Well it goes against the grain of architects, who see themselves as the last great generalist profession. That’s one of the reasons that medium and large practices are prepared to take on everything from schools to aged care facilities, art galleries to community centres, public toilets and anything else that comes their way.

Of course, there are benefits in this approach, including being intellectually challenged by new typologies, and generating fees for months and years into the future if the varied work continues unabated.

It's my observation, though, that most architects are happy to accept any and every new project that happens to fall across their drawing boards, without applying much thought about whether it sits within their area of expertise, aka the Genius Zone.

Why is this a problem for architecture practices?

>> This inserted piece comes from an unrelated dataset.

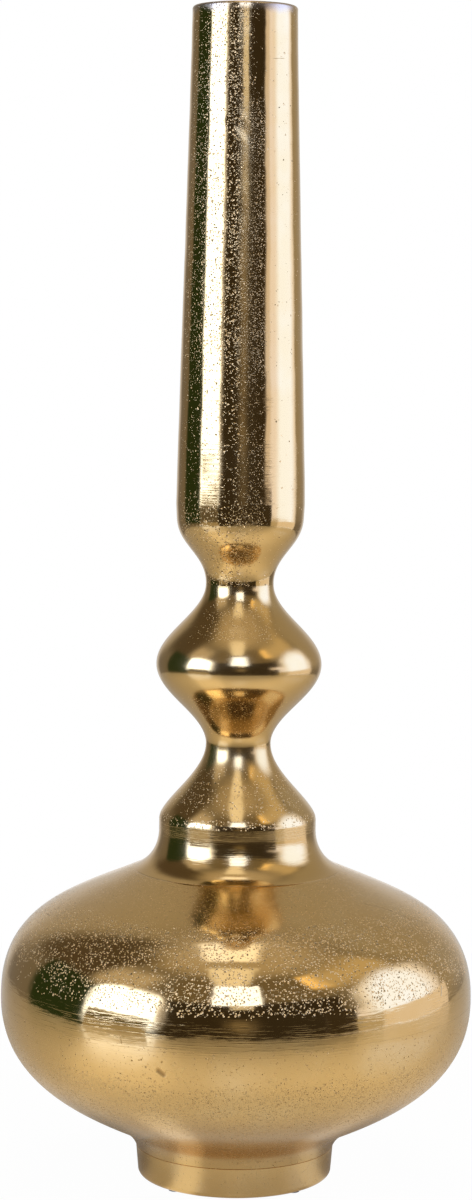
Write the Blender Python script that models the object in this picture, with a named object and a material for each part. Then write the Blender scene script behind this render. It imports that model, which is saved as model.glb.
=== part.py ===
"""Tall turned bottle vase, built up from separate castings that sit one on another.

Bottom to top: felt pads, foot ring, lower and upper belly shells, collar, knop and neck tube.
The knop is the round swelling between the two narrow waists. The two shells register on a
tongue, the collar screws into the belly's mouth on a spigot, and a hollow threaded nipple holds
each waist together. Every piece is modelled in its own frame, standing on z = 0, and is then
lifted to its seat in the stack.
"""

import math

import bmesh
import bpy
from mathutils import Vector

# All lengths are in metres and all angles in degrees. A radius is measured from the vase's axis.
# A fullness is the share of its chord that a curve runs on before it turns.

# Fits and facets that every joint shares
SIDES = 48
SEAT_GAP = 0.0003
THREAD_GAP = 0.0003
SHARP_ANGLE = 40

# Felt pads under the foot
PAD_COUNT = 4
PAD_SIDES = 16
PAD_RADIUS = 0.004
PAD_THICKNESS = 0.0012
PAD_CHAMFER = 0.0003

# Foot ring
FOOT_HEIGHT = 0.0165
FOOT_RADIUS = 0.0527
FOOT_TAPER = 0.0011
FOOT_EDGE_ROUND = 0.003
FOOT_TOP_CHAMFER = 0.0004
FOOT_WALL = 0.0064
FOOT_LEDGE_WIDTH = 0.0083
FOOT_LEDGE_HEIGHT = 0.006

# Lower belly shell
BOWL_HEIGHT = 0.0805
BELLY_RADIUS = 0.125
BELLY_WALL = 0.004
BOWL_FULLNESS = 0.40
COVE_TOP_RADIUS = 0.072
COVE_TOP_HEIGHT = 0.0158
COVE_TOP_ANGLE = 26
COVE_FOOT_ANGLE = 68
COVE_FULLNESS = 0.35
COVE_OVERHANG = 0.0003
BOWL_FLOOR_HEIGHT = 0.0075
BOWL_SPIGOT_WALL = 0.005
TONGUE_HEIGHT = 0.006
TONGUE_WALL = 0.0025
TONGUE_STEP = 0.0003

# Upper belly shell
SHOULDER_HEIGHT = 0.068
SHOULDER_SEAT_RADIUS = 0.0547
SHOULDER_SEAT_ANGLE = -24.8
SHOULDER_SEAT_FULLNESS = 0.42
SHOULDER_BELLY_FULLNESS = 0.46
BOSS_DEPTH = 0.016
BOSS_WALL = 0.007

# Collar
COLLAR_HEIGHT = 0.0662
COLLAR_RADIUS = 0.0416
COLLAR_WALL = 0.0045
COLLAR_BREAK_HEIGHT = 0.0285
COLLAR_BREAK_ANGLE = -68
COLLAR_BREAK_FULLNESS = 0.25
COLLAR_BREAK_CHAMFER = 0.0004
COLLAR_BREAK_DROP = 0.002
COLLAR_WAIST_FULLNESS = 0.32
COLLAR_CYLINDER = 0.0055
COLLAR_FILLET_FULLNESS = 0.38
COLLAR_FLOOR_HEIGHT = 0.004
COLLAR_RAMP_HEIGHT = 0.007
FLANGE_INSET = 0.0002
FLANGE_EDGE = 0.0008
FLANGE_ANGLE = -25
SPIGOT_RADIUS = 0.0355
SPIGOT_WALL = 0.0045
SPIGOT_LENGTH = 0.012

# Knop, whose waists are also those of the collar and the neck tube
KNOP_HEIGHT = 0.0847
KNOP_RADIUS = 0.0437
KNOP_WALL = 0.0048
KNOP_WAIST_FULLNESS = 0.31
KNOP_BELLY_FULLNESS = 0.325
LOWER_WAIST_RADIUS = 0.0171
UPPER_WAIST_RADIUS = 0.0178

# Neck tube
NECK_HEIGHT = 0.299
NECK_RADIUS = 0.034
NECK_MOUTH_RADIUS = 0.0275
NECK_WALL = 0.0036
NECK_TAPER_ANGLE = -88.8
NECK_TAPER_FULLNESS = 0.32
NECK_SHOULDER_HEIGHT = 0.0346
NECK_SHOULDER_INSET = 0.0004
NECK_SHOULDER_ANGLE = -93
NECK_SHOULDER_FULLNESS = 0.405
NECK_SWELL_HEIGHT = 0.0075
RIM_HEIGHT = 0.0045
RIM_ROUND = 0.0017

# Hollow threaded nipples in the two waists
NIPPLE_SIDES = 24
NIPPLE_RADIUS = 0.012
NIPPLE_WALL = 0.003
NIPPLE_LENGTH = 0.030
NIPPLE_CHAMFER = 0.0008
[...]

Focusing your attention on a defined set of typologies and clients can help you achieve success beyond what might be possible if you’re open to every type of project in the market.

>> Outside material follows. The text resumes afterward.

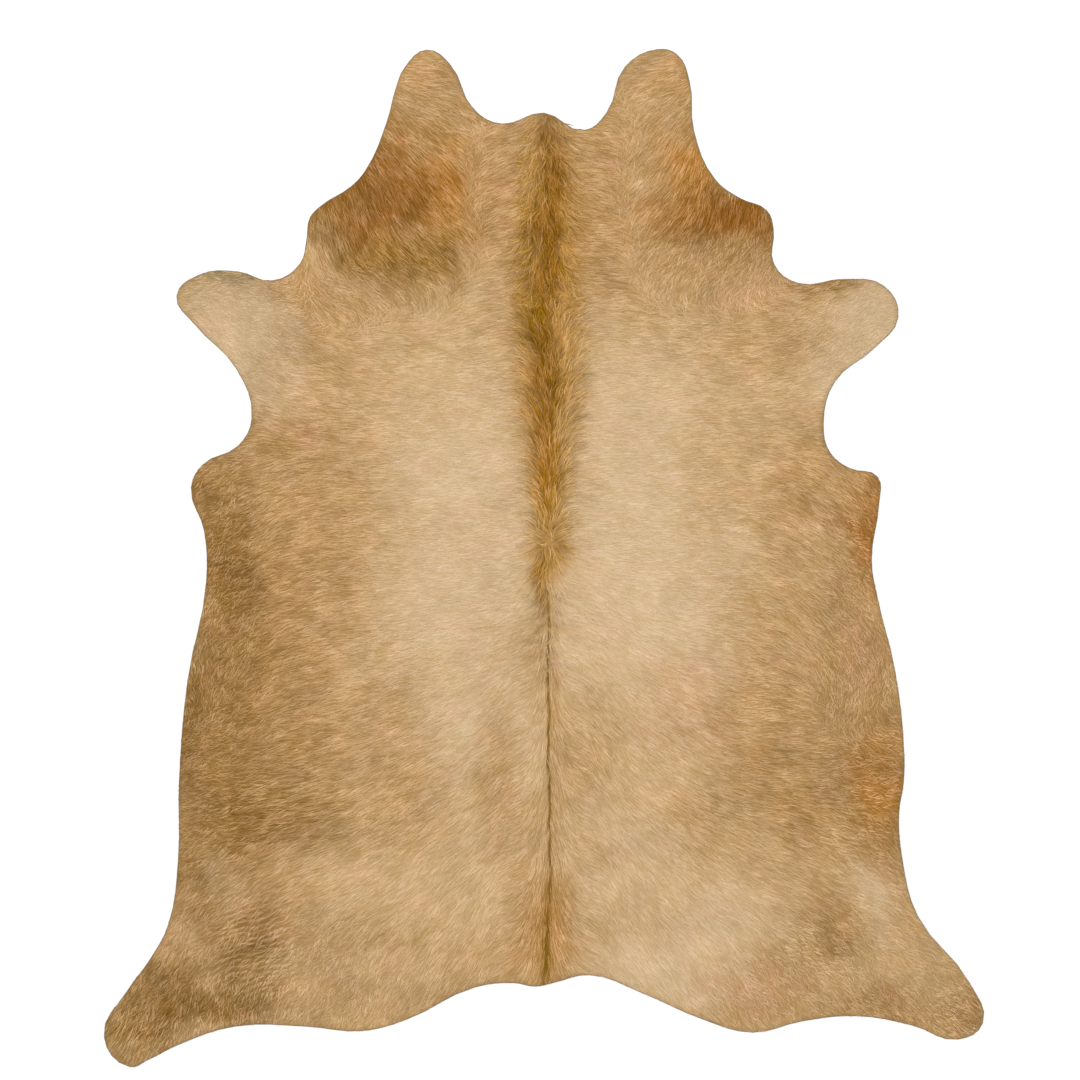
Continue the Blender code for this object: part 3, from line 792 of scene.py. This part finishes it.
def growLocks(name, roots, look, material, dice):
    count = len(roots)
    lock = look["lock"]
    levels = lock["levels"]
    length = dice.uniform(*look["length"], count) * mm
    width = dice.uniform(*look["width"], count) * mm
    rise = dice.uniform(*look["rise"], count) * mm
    crest, gather = rippleCrest(roots)
    roots = roots + gather
    centre, clumpTone = clumpOf(roots, look["clump"] * mm, 3.7)
    rough = roughness(roots)
    length *= 1 - look["shorten"] * rough
    rise = np.maximum(rise * (1 + look["lift"] * rough) + crest * ripple["lift"] * mm, 0.2 * mm)
    stray = np.radians(dice.normal(0, look["stray"], count) + look["clumpStray"] * (clumpTone * 2 - 1))
    stray *= 1 + look["tousle"] * rough
    wavier = smoothStep((roots[:, 1] - mane["wavyFrom"]) / mane["wavyOver"])
    wavy = mane["leastWave"] + (1 - mane["leastWave"]) * wavier
    curl = np.radians(dice.normal(0, look["curl"], count)) * wavy
    wave = np.radians(look["wave"]) * wavy
    phase = clumpTone * 6.3 + dice.normal(0, 0.5, count)
    shake = dice.normal(0, look["shake"] * mm, (count, 2))
    lay = hairLay(centre, shake)
    nearEdge = np.clip(1 - hideMap.read(hideMap.inside, roots) / (length * trimmed["from"]), 0, 1)
    length *= 1 - nearEdge * dice.uniform(0, trimmed["by"], count)

    for _ in range(trimmed["tries"]):    # a lock that would hang over the edge grows shorter
        path = [roots]
        for low, high in zip(levels[:-1], levels[1:]):
            way = hairLay(path[-1], shake)
            bend = stray + curl * high + wave * np.sin(phase + high * 5)
            way = np.stack((way[:, 0] * np.cos(bend) - way[:, 1] * np.sin(bend),
                            way[:, 0] * np.sin(bend) + way[:, 1] * np.cos(bend)), axis=1)
            step = path[-1] + way * (length * (high - low))[:, None]
            together = centre + lay * (length * high)[:, None]    # tips of one clump lean together
            path.append(step + (together - step) * look["pull"] * (high - low))
        over = hideMap.read(hideMap.inside, path[-1]) < -look["overhang"] * mm
        if not over.any():
            break
        length[over] *= trimmed["share"]
    keep = ~over
    path = np.stack(path, axis=1)[keep]
    width, rise, clumpTone, crest = width[keep], rise[keep], clumpTone[keep], crest[keep]
    count = len(path)

    along = np.array(levels)
    tangent = np.gradient(path, axis=1)
    tangent /= np.linalg.norm(tangent, axis=2)[..., None] + 1e-9
    sideways = np.stack((-tangent[..., 1], tangent[..., 0]), axis=2)
    ground = hideMap.read(hideMap.height, path) - look["sink"] * mm * (1 - along) + rise[:, None] * along ** 0.8
    for part in range(1, len(along)):    # the middle of a part stays over the leather too
        middle = hideMap.read(hideMap.height, (path[:, part - 1] + path[:, part]) / 2) + 0.1 * mm
        ground[:, part] += 2 * np.maximum(0, middle - (ground[:, part - 1] + ground[:, part]) / 2)

    level, shape = lock["level"], lock["shape"]
    flat = path[:, level] + sideways[:, level] * (shape[:, 1] * width[:, None])[..., None]
    up = ground[:, level] + shape[:, 2] * look["thick"] * mm
    points = np.concatenate((flat, up[..., None]), axis=2).reshape(-1, 3)
    corners = len(shape)
    faces = (lock["faces"][None] + (np.arange(count) * corners)[:, None, None]).reshape(-1, 3)
    own = dice.uniform(0, 1, count)
    # tone differs at random by clump and by lock; the ripple term adds painted light on crests and painted shade in
    # furrows
    tone = look["clumpShare"] * clumpTone + (1 - look["clumpShare"]) * own + ripple["tone"] * crest
    # the edge attribute darkens the outermost millimetres: the leather's dark cut line with painted shade along the
    # edge
    fromEdge = hideMap.read(hideMap.inside, flat)
    edge = 1 - trimmed["dim"] * (1 - smoothStep(fromEdge / (trimmed["wide"] * mm)))
    tonePlaces = path[:, :1] + (path[:, level] - path[:, :1]) * look["blend"]
    tonePlaces = np.concatenate((tonePlaces.reshape(-1, 2), np.zeros((len(points), 1))), axis=1)
    print(name, "locks", count, "triangles", len(faces))
    return lockObject(name, points, faces, (
        ("root", "FLOAT_VECTOR", tonePlaces),
        ("tone", "FLOAT", np.repeat(tone, corners)),
        ("along", "FLOAT", np.tile(shape[:, 0], count)),
        ("edge", "FLOAT", edge),
    ), material)


def addBakeMap(piece, twoSided=False):    # a map seen from above; the underside of the leather lies beside its top
    mesh = piece.data
    low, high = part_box("hide")
    places = np.empty(len(mesh.vertices) * 3, np.float32)
    mesh.vertices.foreach_get("co", places)
    corner = np.empty(len(mesh.loops), np.int32)
    mesh.loops.foreach_get("vertex_index", corner)
    places = places.reshape(-1, 3)[corner, :2]
    margin = 1.02
    spots = places / (max(high.x - low.x, high.y - low.y) * margin) + 0.5
    if twoSided:
        spots[:, 0] *= 0.5
        for face in mesh.polygons:
            if facesDown(face):
                spots[face.loop_start:face.loop_start + face.loop_total, 0] += 0.5
    layer = mesh.uv_layers.new(name="OFBake")
    layer.data.foreach_set("uv", spots.astype(np.float32).ravel())


# Build

buildTonesGroup()
skin = buildLeather()
print("leather map")
hideMap = LeatherMap(skin)
low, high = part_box("hide")
dice = np.random.default_rng(11)
hair = []

# The coat is trimmed along the hide's edge. Locks that are rooted within a share of their length from it lose up to
# "by" of that length, and those that still hang over are cut to a share again. The outermost millimetres are darker:
# the leather's dark cut line together with painted shade along the edge.
trimmed = {"from": 0.8, "by": 0.75, "share": 0.72, "tries": 7, "wide": 2.6, "dim": 0.45}

# Locks: length, width, thick, rise, sink, shake, clump, overhang, pitch and distances from something are millimetres.
# Stray, curl, wave and clumpStray are degrees, and where the mane or the parting ends is in metres along the spine.
coat = {
    "lock": modelLock([], 1),
    "length": (18, 34), "width": (1.4, 2.3), "thick": 0.45, "rise": (0.4, 1.3), "sink": 0.05, "shake": 9,
    "stray": 8, "curl": 0, "wave": 0, "clump": 12, "clumpStray": 10, "pull": 0.2, "clumpShare": 0.4,
    "overhang": 0.6, "tousle": 2.2, "lift": 1.32, "shorten": 0.45, "blend": 0.25, "pitch": 3.9,
    "fromEdge": 0.6, "fromParting": 1.6, "underMane": 0.4, "maneEnd": -0.05,
}
# A look's rootShade and tipShade are painted shade at a lock's root and painted shade or highlight at its tip
coatLook = {
    "paleDepth": 0.20, "darkDepth": 1.15, "rootShade": 0.85, "tipShade": 1.0, "darkWarmth": 1.16, "paleWarmth": 0.84,
    "hue": 0.5, "browner": 0, "roughness": 0.7, "gloss": 0.1,
}


def growCoat():
    print("coat")
    material = hairMaterial("cowhair", coatLook)
    middle = mane["whorl"][1]
    quarters = {
        "coat_left_fore": (low.x, middle, 0, high.y),
        "coat_right_fore": (0, middle, high.x, high.y),
        "coat_left_hind": (low.x, low.y, 0, middle),
        "coat_right_hind": (0, low.y, high.x, middle),
    }
    for name, area in quarters.items():
        roots = scatter(area, coat["pitch"] * mm, dice)
        off = roots[:, 0] - spineAt(roots[:, 1])
        underMane = np.abs(off) < maneReach(roots[:, 1], off > 0) * coat["underMane"]
        underMane &= roots[:, 1] > coat["maneEnd"]
        onParting = (np.abs(off) < coat["fromParting"] * mm) & (roots[:, 1] < partingHair["top"])
        inside = hideMap.read(hideMap.inside, roots) > coat["fromEdge"] * mm
        hair.append(growLocks(name, roots[inside & ~underMane & ~onParting], coat, material, dice))


maneHair = {
    "lock": modelLock([0.25, 0.5, 0.75], 1.1),
    "length": (28, 48), "width": (1.9, 3.6), "thick": 1.5, "rise": (1.0, 4.5), "sink": 0.4, "shake": 4,
    "stray": 8, "curl": 18, "wave": 28, "clump": 16, "clumpStray": 18, "pull": 0.85, "clumpShare": 0.35,
    "overhang": 1.5, "tousle": 0, "lift": 0, "shorten": 0, "blend": 0.35, "pitch": 4.1, "fromEdge": 1.0,
    "area": (-0.09, -0.10, 0.10, 0.90),
    "filled": (0.45, 0.85),    # the roots fill between these shares of the mane's width
    "end": -0.085,             # and narrow to a wedge below the whorl
    "wedge": 0.115,
}
# The mane has deep painted shade at its locks' roots and a painted highlight at their tips
maneLook = {
    "paleDepth": 0.55, "darkDepth": 0.85, "rootShade": 0.55, "tipShade": 1.11, "darkWarmth": 1.2, "paleWarmth": 0.92,
    "hue": 0.505, "browner": 0, "roughness": 0.6, "gloss": 0.1,
}


def growMane():
    print("mane")
    roots = scatter(maneHair["area"], maneHair["pitch"] * mm, dice)
    off = roots[:, 0] - spineAt(roots[:, 1])
    spread = np.abs(off) / maneReach(roots[:, 1], off > 0)
    narrowing = np.clip((roots[:, 1] - maneHair["end"]) / maneHair["wedge"], 0, 1)
    filled = dice.uniform(*maneHair["filled"], len(roots)) * narrowing
    inside = hideMap.read(hideMap.inside, roots) > maneHair["fromEdge"] * mm
    roots = roots[(spread < filled) & inside]
    hair.append(growLocks("mane", roots, maneHair, hairMaterial("mane_hair", maneLook), dice))


# A row of hair that lies straight down the parting, mixed towards olive and darkened along its whole length by
# painted shade of the parting's furrow
partingHair = {
    "lock": modelLock([], 1),
    "length": (12, 22), "width": (1.4, 2.2), "thick": 0.5, "rise": (0.9, 1.6), "sink": 0.0, "shake": 0,
    "stray": 3, "curl": 0, "wave": 0, "clump": 22, "clumpStray": 3, "pull": 0, "clumpShare": 0.6,
    "overhang": 0.6, "tousle": 0, "lift": 0, "shorten": 0, "blend": 0.5, "pitch": 1.9,
    "top": -0.072, "bottom": -0.872, "spread": 0.5,
}
partingLook = {
    "paleDepth": 0.5, "darkDepth": 0.7, "rootShade": 0.64, "tipShade": 0.8, "darkWarmth": 1.1, "paleWarmth": 1.0,
    "hue": 0.505, "browner": 0.9, "roughness": 0.7, "gloss": 0.1,
}


def growParting():
    print("parting")
    ys = np.arange(partingHair["bottom"], partingHair["top"], partingHair["pitch"] * mm)
    xs = spineAt(ys) + dice.normal(0, partingHair["spread"] * mm, len(ys))
    roots = np.stack((xs, ys), axis=1)
    hair.append(growLocks("parting", roots, partingHair, hairMaterial("parting_hair", partingLook), dice))


growCoat()
growMane()
growParting()

for piece in hair:
    addBakeMap(piece)
    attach(piece, "root")
addBakeMap(skin, twoSided=True)
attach(skin, "root")
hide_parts("hide")


# Studio

studio = {
    "floor": 12.0,
    "floorHeight": -0.0005,
    "floorTone": (0.94, 0.94, 0.94, 1),
    "cameraPlace": (-0.008, 0.036, 6.0),
    "frameWidth": 2.16,    # what the camera sees of the floor, in metres
    "sensor": 36,
    "sky": 0.94,
    "keyPlace": (-1.6, 2.0, 7.0),
    "keyPower": 205,
    "keySize": 2.5,
}


def buildStudio():
    print("studio")
    deselectAll()
    bpy.ops.mesh.primitive_plane_add(size=studio["floor"], location=(0, 0, studio["floorHeight"]))
    floor = bpy.context.active_object
    floor.name = "floor"
    floor.data.transform(floor.matrix_world)
    floor.matrix_world.identity()
    material, tree, surface = newMaterial("floor_white")
    surface.inputs["Base Color"].default_value = studio["floorTone"]
    surface.inputs["Roughness"].default_value = 0.9
    surface.inputs["Specular IOR Level"].default_value = 0.1
    floor.data.materials.append(material)

    world = bpy.data.worlds.new("studio")
    world.use_nodes = True
    world.node_tree.nodes["Background"].inputs["Color"].default_value = (1, 1, 1, 1)
    world.node_tree.nodes["Background"].inputs["Strength"].default_value = studio["sky"]
    bpy.context.scene.world = world

    bpy.ops.object.light_add(type="AREA", location=studio["keyPlace"])
    key = bpy.context.active_object
    key.name = "key_light"
    key.data.energy = studio["keyPower"]
    key.data.size = studio["keySize"]
    key.rotation_euler = (-Vector(studio["keyPlace"])).to_track_quat("-Z", "Y").to_euler()

    bpy.ops.object.camera_add(location=studio["cameraPlace"], rotation=(0, 0, 0))
    camera = bpy.context.active_object
    camera.name = "camera"
    camera.data.sensor_width = studio["sensor"]
    camera.data.lens = studio["sensor"] * studio["cameraPlace"][2] / studio["frameWidth"]
    bpy.context.scene.camera = camera
    bpy.context.scene.view_settings.view_transform = "Standard"


buildStudio()

print("done")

As a Subject Matter Expert, you’ll be able to cultivate and enhance your specialist knowledge, experience and insights around your chosen typology, approach or research. This gives clients a solid reason to seek out your advice and services, and potentially even join your pipeline queue, because their desire to work with you is so overwhelming.

You might think that only architects of the calibre of Glenn Murcutt – Australia’s only Pritzker laureate – can enjoy a client waitlist, in which case you’ll probably be surprised to find out which practices in your city already have one.

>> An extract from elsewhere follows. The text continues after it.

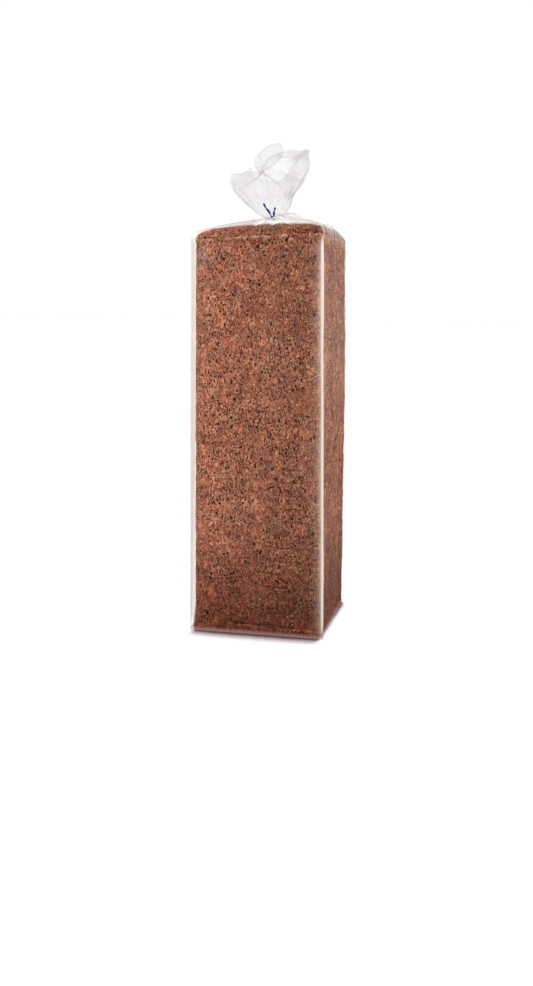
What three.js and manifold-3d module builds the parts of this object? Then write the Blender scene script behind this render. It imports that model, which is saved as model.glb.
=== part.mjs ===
// A dark tin loaf standing on end in its clear bag. The bag is drawn tight over the loaf, gathered
// above the top end, closed by a twist tie, and its mouth flares out above the tie.
// Millimetres, +Z up, origin on the standing surface under the middle of the loaf.
import * as THREE from "three";
import { mergeVertices } from "three/addons/utils/BufferGeometryUtils.js";
import Module from "manifold-3d";

// Driving sizes of the filled bag.
const SIDE = 118; // across the square section, outside the film
const CORNER_R = 6.3; // of the four upright edges
const BACK_SPREAD = 1.5; // the back is this much wider than the front, each side, at the top
const BACK_NARROW = 1.9; // and this much narrower at the foot
const SPREAD_TO_Z = 277; // above this height the back no longer widens
const EDGE_Z = 346; // mean height of the edges of the top end
const TOP_LEAN = 2.2; // the top edges are this much higher at the right and lower at the left
const DOME = 12; // rise of the top end from its edges to its middle
const DOME_FLATNESS = 2.2; // how flat its middle is: 2 is round, more is flatter
const DOME_FULLNESS = 0.6; // how full it is towards its edges: less is fuller
const FOOT_R = 3.5; // rounding between the sides and the foot
const SHOULDER_R = 6; // rounding between the sides and the top end
const SHOULDER_TURN = THREE.MathUtils.degToRad(78); // the dome takes over from the rounding there

// The gathered neck, the puff of slack film beside it and the pleats that run into it.
const NECK_R = 3;
const NECK_FOOT_R = 4.2; // where the dome's film turns up into the neck
const NECK_Z = 359.9; // middle of the tied stretch
const NECK_HALF = 1.4; // half of the tied stretch's height
const NECK_RIPPLE = 0.25;
const PLEATS = 18;
const PLEAT_DEPTH = 0.7;
const PUFF = { u: 17, v: -3, reach: 21, rise: 7.6 };

// The mouth: its rim as (u, v, z), u to the right and v away from a viewer who faces the flare. The
// rim has a low front lip, a tip at the left, one at the right and the highest one at the back.
const FLARE_TURN = THREE.MathUtils.degToRad(13.4); // of u from +X
const RIM = [
  [-36.2, -2, 399.5],
  [-28.6, -9, 399],
  [-15.8, -14, 404],
  [-12.3, -16, 396],
  [-4, -17, 392],
  [9, -16, 391.5],
  [17, -11, 404],
  [20, -8, 413],
  [34.8, 0, 423.6],
  [25, 6, 422.8],
  [13, 9, 423.2],
  [9.2, 10, 422.4],
  [5.3, 11, 430],
  [-5.4, 12, 426.4],
  [-14.3, 10, 418],
  [-16, 8, 407],
  [-28, 4, 401],
];
const FLARE_BULGE = { left: 0.24, right: 0.4 }; // share of its reach taken at once above the tie
const BULGE_WITHIN = 0.03; // share of its height over which it does so
const FLARE_FOLD = 0.06; // depth of the flutes half-way up, as a share of the reach
const MOUTH_FLOOR_Z = 384; // the middle of the mouth's hollow

// The twist tie: a flat strip round the neck, its ends twisted together once and spread in a V.
const TIE_WIDTH = 2;
const TIE_THICK = 0.8;
const TIE_GAP = 0.35; // between the strip and the film inside it
const TIE_LEFT_TIP = [-6.4, -13, 371.5];
const TIE_RIGHT_TIP = [3.4, -12.4, 368.4];
const TWIST_END = [0.8, -8.6, 359.3];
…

Part 1 of this series contains a list of practices that run waitlists – some of which you may have never heard of before. A quick analysis of their positioning and marketing reveals common factors such as strong and clearly articulated corporate values, distinct differentiation from their competitors, and high public profiles in their respective markets.

So what’s the magic ingredient that you need to generate a waitlist?

© Artellia. Used under licence from Dreamstime.com.

In order to create a waitlist of committed clients who only want to engage you, you need to differentiate your practice and service offering in a very crowded market-place.

You need a point of difference – or unique selling proposition (USP) – that sets you apart from other architects, and any other design or construction service providers who are vying for the same clients as you.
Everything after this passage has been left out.